When preparing legislation, I am a great one for pressing for it to be brought forward as soon as possible, but I am also keen to make sure that it is in a fit state to be dealt with properly by this House. I think that that is desirable, but I have been doing this particular job for only a week and a half and I do not wish to commit myself to a precise date. [Interruption.] No, the Bill is in a fit state, but I and my officials will be pressing to make sure that it is introduced in the best possible state and as soon as possible.
Does my hon. Friend agree that the measures in the Equality Bill should apply in good times and in bad, and that progressive policies that address inequality, such as the right to request flexible working, should not be the first to go when there is a downturn in the economy?

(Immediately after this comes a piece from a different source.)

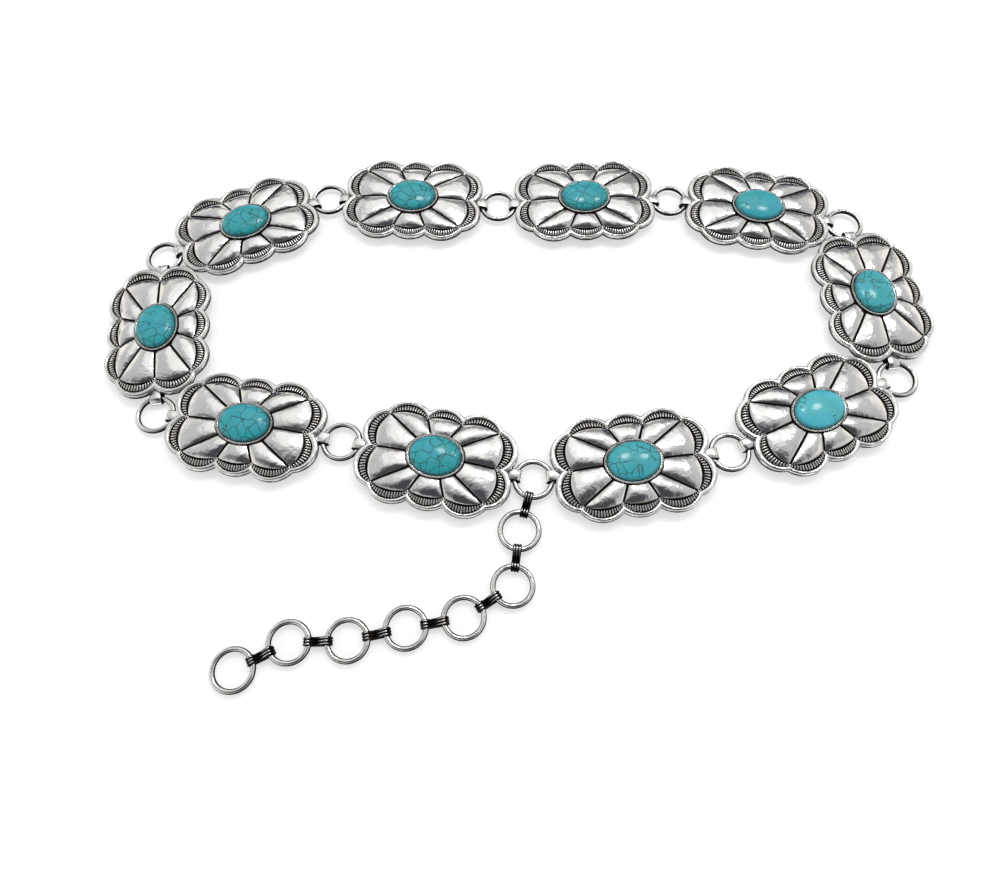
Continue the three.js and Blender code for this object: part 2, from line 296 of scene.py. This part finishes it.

I agree completely with my hon. Friend. I also agree with my right hon. Friend the Chief Secretary to the Treasury, who said yesterday that we will carry on supporting flexible working, because a whole load of people need it. That is absolutely true, and it is important that fairness is at the forefront of our employment practices at times of economic downturn as well in the good times. We intend to make sure that it remains that way.
The timetable for the Equality Bill has slipped already, and we now hear that the Government are seriously considering scrapping their commitment to the right to an extension of flexible working and paid maternity leave. Given that, and the importance that the Minister for Women and Equality places on the Bill, will the Parliamentary Secretary give a firm commitment that the Bill will be on the statute books before the next general election?
I think that the hon. Gentleman is overreacting to coverage in the newspapers that has gone a bit too far. His own party has also had coverage in the newspapers. On the Sunday before last, The Observer suggested that the shadow Secretary of State for Work and Pensions was saying that flexibility should be scrapped immediately and that there should be less regulation of businesses, by which he meant less employment protection. There are different signals coming out of the hon. Gentleman’s party. At the same time, the right hon. Member for Maidenhead (Mrs. May) is proposing a private Member’s Bill—
In reviewing the equality legislation, will my hon. Friend take full account of last week’s debate on the report on women and work by the Business, Enterprise and Regulatory Reform Committee, including its recommendations on flexible working, introducing clarification on the use of public procurement to promote such policies, and ensuring that businesses meet their requirements to promote equality?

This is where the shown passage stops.